U.S. Natural Gas Drilling Declines as Oil Growth Drives Overall Upstream Activity Higher
The U.S. natural gas rig count fell four units to 162 for the week ended Friday (Sept. 16), while an eight-rig increase in oil-directed drilling lifted the combined domestic tally four units higher to 763, according to updated figures from Baker Hughes Co. (BKR).
The 763 active U.S. rigs as of Friday compares with 512 rigs running at this time last year, according to the BKR numbers, which are based partly on data from Enverus.
Land drilling increased by three rigs overall, while one rig was added in the Gulf of Mexico, raising the total there to 14. Directional drilling increased by two rigs domestically, while horizontal drilling increased by three units. Partially offsetting was a one-rig decline in vertical drilling.

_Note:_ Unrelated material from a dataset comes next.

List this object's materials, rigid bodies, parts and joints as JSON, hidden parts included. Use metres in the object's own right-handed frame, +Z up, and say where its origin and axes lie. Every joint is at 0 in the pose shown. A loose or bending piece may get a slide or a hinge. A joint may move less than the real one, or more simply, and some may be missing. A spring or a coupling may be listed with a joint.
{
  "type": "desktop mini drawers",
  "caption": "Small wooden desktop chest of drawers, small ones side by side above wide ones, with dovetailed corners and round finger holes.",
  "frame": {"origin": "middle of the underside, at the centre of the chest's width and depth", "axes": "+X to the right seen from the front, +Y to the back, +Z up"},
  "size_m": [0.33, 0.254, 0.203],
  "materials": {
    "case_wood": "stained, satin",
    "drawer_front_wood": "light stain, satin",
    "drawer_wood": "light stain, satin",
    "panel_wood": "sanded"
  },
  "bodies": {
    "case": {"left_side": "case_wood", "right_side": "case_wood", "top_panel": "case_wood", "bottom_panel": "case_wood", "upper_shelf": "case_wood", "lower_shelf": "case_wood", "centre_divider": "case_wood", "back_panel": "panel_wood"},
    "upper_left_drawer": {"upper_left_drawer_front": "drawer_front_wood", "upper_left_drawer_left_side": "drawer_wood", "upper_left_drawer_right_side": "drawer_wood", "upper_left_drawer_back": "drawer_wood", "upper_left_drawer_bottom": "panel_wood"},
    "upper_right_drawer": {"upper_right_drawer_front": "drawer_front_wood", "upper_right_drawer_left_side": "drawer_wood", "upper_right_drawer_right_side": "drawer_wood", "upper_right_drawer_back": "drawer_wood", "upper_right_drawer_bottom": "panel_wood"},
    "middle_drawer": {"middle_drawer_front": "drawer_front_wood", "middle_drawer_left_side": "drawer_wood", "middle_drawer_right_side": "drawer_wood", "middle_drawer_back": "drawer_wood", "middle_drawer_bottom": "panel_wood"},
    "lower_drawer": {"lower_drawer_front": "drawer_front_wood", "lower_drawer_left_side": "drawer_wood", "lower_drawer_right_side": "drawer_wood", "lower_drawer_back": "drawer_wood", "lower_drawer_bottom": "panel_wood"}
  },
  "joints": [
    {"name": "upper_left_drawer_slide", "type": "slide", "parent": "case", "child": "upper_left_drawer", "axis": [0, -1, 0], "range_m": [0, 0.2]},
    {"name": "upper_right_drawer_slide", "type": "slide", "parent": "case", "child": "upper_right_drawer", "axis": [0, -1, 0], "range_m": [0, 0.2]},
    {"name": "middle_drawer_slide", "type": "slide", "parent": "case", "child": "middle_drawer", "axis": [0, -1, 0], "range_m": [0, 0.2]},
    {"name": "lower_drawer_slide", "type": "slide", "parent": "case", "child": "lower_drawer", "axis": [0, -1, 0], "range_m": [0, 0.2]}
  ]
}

Canada added six rigs week/week, all oil-directed. The Canadian count finished the period at 211, up from 154 a year ago.

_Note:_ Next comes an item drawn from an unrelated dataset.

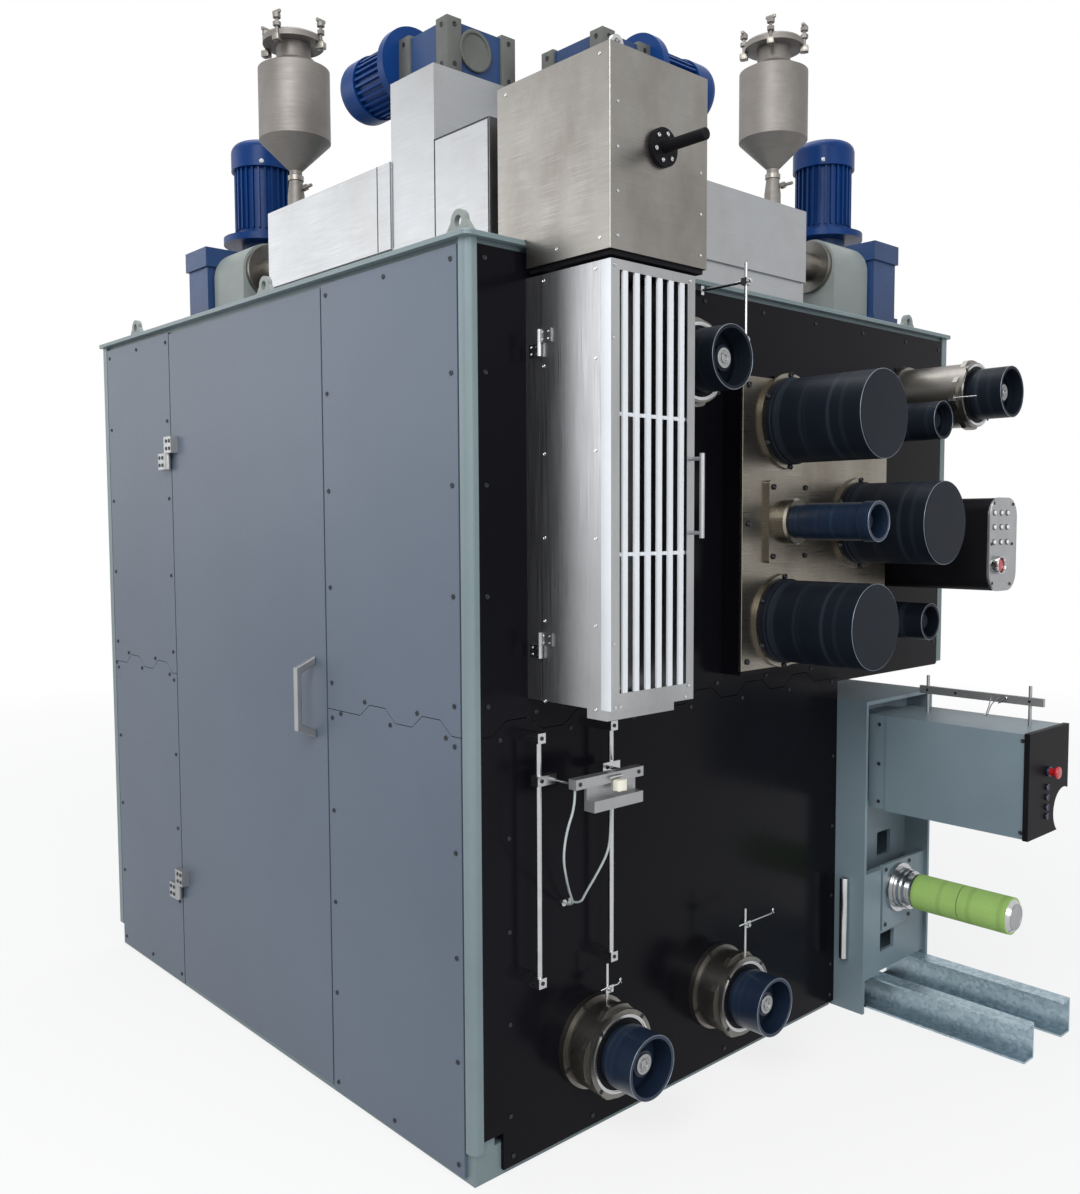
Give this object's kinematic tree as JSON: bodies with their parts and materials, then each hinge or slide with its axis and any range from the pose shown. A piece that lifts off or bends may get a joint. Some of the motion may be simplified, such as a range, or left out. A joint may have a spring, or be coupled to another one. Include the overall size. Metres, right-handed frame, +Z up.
{
  "type": "melt spinning machine",
  "caption": "Pilot melt spinning machine: tall cabinet with two screw extruders and hoppers on top, a spin box and quench box in front, godet rolls and a winder.",
  "frame": {"origin": "on the floor under the middle of the cabinet's footprint, at the underside of the base frame where its two beams cross", "axes": "+X to the right along the working front, +Y to the back of the cabinet, +Z up"},
  "size_m": [2.21, 2.71, 3.113],
  "materials": {
    "side_panels": "satin",
    "front_panels": "glossy",
    "frame": "satin",
    "stainless": "brushed",
    "cast_grey": "satin",
    "drive_blue": "satin",
    "roll_coating": "satin",
    "housing_steel": "machined",
    "box_black": "satin",
    "aluminium": "anodised",
    "bright_steel": "polished",
    "winder_paint": "satin",
    "galvanised": "galvanised",
    "tube_paper": "matt",
    "hose": "translucent"
  },
  "bodies": {
    "machine": {"base_frame": "frame", "frame_posts": "frame", "top_plate": "frame", "lifting_lugs": "frame", "left_panels": "side_panels", "front_panels": "front_panels", "right_panels": "side_panels", "back_panels": "side_panels", "bay_walls": "side_panels", "frame_hinges": "aluminium", "godet_box": "front_panels", "godet_plate": "stainless", "roll_housings": "housing_steel", "quench_frame": "stainless", "quench_hinges": "stainless", "spin_box": "stainless", "spin_rod": "cast_grey", "spin_eye": "bright_steel", "extruder_covers": "stainless", "hoppers": "housing_steel", "hopper_lids": "housing_steel", "coupling_housings": "cast_grey", "feed_throats": "housing_steel", "extruder_gearboxes": "drive_blue", "extruder_motors": "drive_blue", "pump_boxes": "stainless", "link_boxes": "stainless", "pump_gearboxes": "drive_blue", "pump_motors": "drive_blue", "finish_stand": "bright_steel", "finish_guide": "aluminium", "hose_left": "hose", "hose_right": "hose", "yarn_guides": "bright_steel", "control_box": "box_black", "control_panel": "aluminium", "winder_frame": "winder_paint", "floor_rails": "galvanised", "spindle_rings": "housing_steel"},
    "door": {"side_door": "side_panels", "door_hinges": "aluminium", "door_handle": "aluminium"},
    "quench_hood": {"quench_door": "stainless", "quench_slats": "stainless", "quench_handle": "bright_steel"},
    "winding_spindle": {"chuck": "bright_steel", "winding_tubes": "tube_paper"},
    "winder_head": {"winding_head": "winder_paint", "head_cover": "box_black", "head_guide": "aluminium"},
    "upper_godet_body": {"upper_godet": "roll_coating"},
    "middle_godet_body": {"middle_godet": "roll_coating"},
    "lower_godet_body": {"lower_godet": "roll_coating"},
    "separator_roll_body": {"separator_roll": "roll_coating"},
    "lower_left_roll_body": {"lower_left_roll": "roll_coating"},
    "lower_middle_roll_body": {"lower_middle_roll": "roll_coating"},
    "upper_left_roll_body": {"upper_left_roll": "roll_coating"},
    "upper_right_roll_body": {"upper_right_roll": "roll_coating"},
    "small_upper_roll_body": {"small_upper_roll": "roll_coating"},
    "small_lower_roll_body": {"small_lower_roll": "roll_coating"}
  },
  "joints": [
    {"name": "side_door_hinge", "type": "hinge", "parent": "machine", "child": "door", "pos_m": [-1.081, 0.498, 1], "axis": [0, 0, -1], "range_deg": [0, 110]},
    {"name": "quench_hood_hinge", "type": "hinge", "parent": "machine", "child": "quench_hood", "pos_m": [-0.9, -1.10275, 1.6], "axis": [0, 0, -1], "range_deg": [0, 95]},
    {"name": "spindle_turn", "type": "hinge", "parent": "machine", "child": "winding_spindle", "pos_m": [0.616, -1.351, 0.37], "axis": [0, 1, 0], "continuous": true},
    {"name": "winder_head_slide", "type": "slide", "parent": "machine", "child": "winder_head", "axis": [0, 0, 1], "range_m": [-0.1, 0]},
    {"name": "upper_godet_turn", "type": "hinge", "parent": "machine", "child": "upper_godet_body", "pos_m": [0.028, -1.251, 1.838], "axis": [0, 1, 0], "continuous": true},
    {"name": "middle_godet_turn", "type": "hinge", "parent": "machine", "child": "middle_godet_body", "pos_m": [0.396, -1.251, 1.55], "axis": [0, 1, 0], "continuous": true},
    {"name": "lower_godet_turn", "type": "hinge", "parent": "machine", "child": "lower_godet_body", "pos_m": [0.008, -1.251, 1.274], "axis": [0, 1, 0], "continuous": true},
    {"name": "separator_roll_turn", "type": "hinge", "parent": "machine", "child": "separator_roll_body", "pos_m": [0.022, -1.251, 1.555], "axis": [0, 1, 0], "continuous": true},
    {"name": "lower_left_roll_turn", "type": "hinge", "parent": "machine", "child": "lower_left_roll_body", "pos_m": [-0.68, -1.251, 0.24], "axis": [0, 1, 0], "continuous": true},
    {"name": "lower_middle_roll_turn", "type": "hinge", "parent": "machine", "child": "lower_middle_roll_body", "pos_m": [-0.186, -1.251, 0.24], "axis": [0, 1, 0], "continuous": true},
    {"name": "upper_left_roll_turn", "type": "hinge", "parent": "machine", "child": "upper_left_roll_body", "pos_m": [-0.433, -1.251, 1.957], "axis": [0, 1, 0], "continuous": true},
    {"name": "upper_right_roll_turn", "type": "hinge", "parent": "machine", "child": "upper_right_roll_body", "pos_m": [0.8, -1.251, 1.955], "axis": [0, 1, 0], "continuous": true},
    {"name": "small_upper_roll_turn", "type": "hinge", "parent": "machine", "child": "small_upper_roll_body", "pos_m": [0.638, -1.251, 1.868], "axis": [0, 1, 0], "continuous": true},
    {"name": "small_lower_roll_turn", "type": "hinge", "parent": "machine", "child": "small_lower_roll_body", "pos_m": [0.638, -1.251, 1.238], "axis": [0, 1, 0], "continuous": true}
  ]
}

Counting by major drilling region, the Permian led with an increase of three rigs week/week, raising its total to 343, up from 259 in the year-earlier period. The Cana Woodford added two rigs, while the Eagle Ford Shale added one. On the other side of the ledger, the Williston Basin saw one rig exit overall during the period.

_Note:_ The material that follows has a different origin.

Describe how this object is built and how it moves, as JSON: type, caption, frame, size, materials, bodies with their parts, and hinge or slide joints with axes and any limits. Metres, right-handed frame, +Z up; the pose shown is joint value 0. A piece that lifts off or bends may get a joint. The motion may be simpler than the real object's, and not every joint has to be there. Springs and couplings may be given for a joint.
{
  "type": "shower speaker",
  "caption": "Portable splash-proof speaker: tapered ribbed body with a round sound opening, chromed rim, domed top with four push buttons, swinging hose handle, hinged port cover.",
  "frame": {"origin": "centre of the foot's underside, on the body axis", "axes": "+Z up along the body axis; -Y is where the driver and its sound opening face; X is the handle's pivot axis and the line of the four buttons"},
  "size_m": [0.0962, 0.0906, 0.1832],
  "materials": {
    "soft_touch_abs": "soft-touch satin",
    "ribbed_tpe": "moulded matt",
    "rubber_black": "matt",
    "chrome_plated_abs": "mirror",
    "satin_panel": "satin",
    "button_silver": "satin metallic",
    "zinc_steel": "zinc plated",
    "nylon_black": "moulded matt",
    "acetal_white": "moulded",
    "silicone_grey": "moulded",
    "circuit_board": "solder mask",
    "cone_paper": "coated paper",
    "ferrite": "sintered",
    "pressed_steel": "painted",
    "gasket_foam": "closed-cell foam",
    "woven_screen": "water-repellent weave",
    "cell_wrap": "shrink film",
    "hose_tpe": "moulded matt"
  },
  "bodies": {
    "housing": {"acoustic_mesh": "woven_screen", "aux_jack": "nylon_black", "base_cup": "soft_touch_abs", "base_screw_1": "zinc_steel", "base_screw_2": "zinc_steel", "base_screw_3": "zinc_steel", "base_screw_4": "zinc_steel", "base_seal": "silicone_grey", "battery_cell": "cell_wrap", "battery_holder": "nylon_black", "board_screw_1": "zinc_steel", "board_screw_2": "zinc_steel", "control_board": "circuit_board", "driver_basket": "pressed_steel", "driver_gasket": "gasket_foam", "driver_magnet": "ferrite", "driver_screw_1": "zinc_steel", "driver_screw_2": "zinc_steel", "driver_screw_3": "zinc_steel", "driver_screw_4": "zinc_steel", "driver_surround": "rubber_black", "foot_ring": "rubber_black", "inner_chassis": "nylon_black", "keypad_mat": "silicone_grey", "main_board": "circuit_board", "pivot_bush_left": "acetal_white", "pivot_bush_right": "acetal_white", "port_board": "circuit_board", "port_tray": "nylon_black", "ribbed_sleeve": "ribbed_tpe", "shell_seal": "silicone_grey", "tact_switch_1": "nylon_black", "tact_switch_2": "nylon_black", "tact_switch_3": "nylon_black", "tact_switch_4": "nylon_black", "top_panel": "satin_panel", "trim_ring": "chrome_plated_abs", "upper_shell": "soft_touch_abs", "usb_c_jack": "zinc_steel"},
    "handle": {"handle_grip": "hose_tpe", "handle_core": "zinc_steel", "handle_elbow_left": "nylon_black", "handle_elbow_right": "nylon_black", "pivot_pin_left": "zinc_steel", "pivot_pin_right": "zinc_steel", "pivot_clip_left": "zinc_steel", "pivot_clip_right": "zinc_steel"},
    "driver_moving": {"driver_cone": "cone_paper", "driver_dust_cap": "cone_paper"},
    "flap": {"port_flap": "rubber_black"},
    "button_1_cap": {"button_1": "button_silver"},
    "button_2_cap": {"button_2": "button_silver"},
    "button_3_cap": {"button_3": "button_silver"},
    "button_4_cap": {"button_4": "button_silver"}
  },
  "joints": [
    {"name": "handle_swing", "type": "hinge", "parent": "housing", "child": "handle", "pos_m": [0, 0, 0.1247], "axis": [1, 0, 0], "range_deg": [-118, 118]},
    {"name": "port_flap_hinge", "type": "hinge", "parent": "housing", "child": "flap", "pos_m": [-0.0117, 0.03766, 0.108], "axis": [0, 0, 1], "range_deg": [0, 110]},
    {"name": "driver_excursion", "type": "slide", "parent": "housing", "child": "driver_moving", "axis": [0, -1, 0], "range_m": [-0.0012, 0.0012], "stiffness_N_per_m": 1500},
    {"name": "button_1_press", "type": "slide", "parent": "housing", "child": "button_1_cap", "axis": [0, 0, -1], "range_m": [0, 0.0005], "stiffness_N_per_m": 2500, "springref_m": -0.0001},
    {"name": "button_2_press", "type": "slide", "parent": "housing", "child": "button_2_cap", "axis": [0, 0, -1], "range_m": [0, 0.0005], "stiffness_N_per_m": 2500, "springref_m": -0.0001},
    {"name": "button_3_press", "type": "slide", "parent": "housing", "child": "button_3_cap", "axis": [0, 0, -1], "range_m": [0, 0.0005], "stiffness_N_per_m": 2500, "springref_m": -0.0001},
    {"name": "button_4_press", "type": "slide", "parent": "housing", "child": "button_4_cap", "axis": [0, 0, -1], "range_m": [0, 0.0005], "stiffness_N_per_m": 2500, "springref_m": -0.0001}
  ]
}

In the state-by-state count, Texas picked up five rigs overall, while Louisiana added one. New Mexico and North Dakota each dropped one rig from their respective totals, the BKR data show.
U.S. oil output was flat for a third consecutive week as demand fell amid increasing consternation about a looming economic recession, updated U.S. Energy Information Administration (EIA) data showed earlier in the week.
Production for the period ended Sept. 9 was even with the previous two weeks at 12.1 million b/d, EIA said in its Weekly Petroleum Status Report. That kept output near the 2022 high of 12.2 million b/d reached earlier in the summer, but it was still about 1 million b/d below the pre-pandemic peak reached in early 2020.
Exploration and production (E&P) companies have been cautious about raising output quickly because of political and investor pressure to focus more on renewable energy and share buybacks. Now, amid stubbornly high inflation that threatens to tilt the U.S. economy into recession and dampen energy demand, E&Ps have added reason to hold the line on production, analysts say.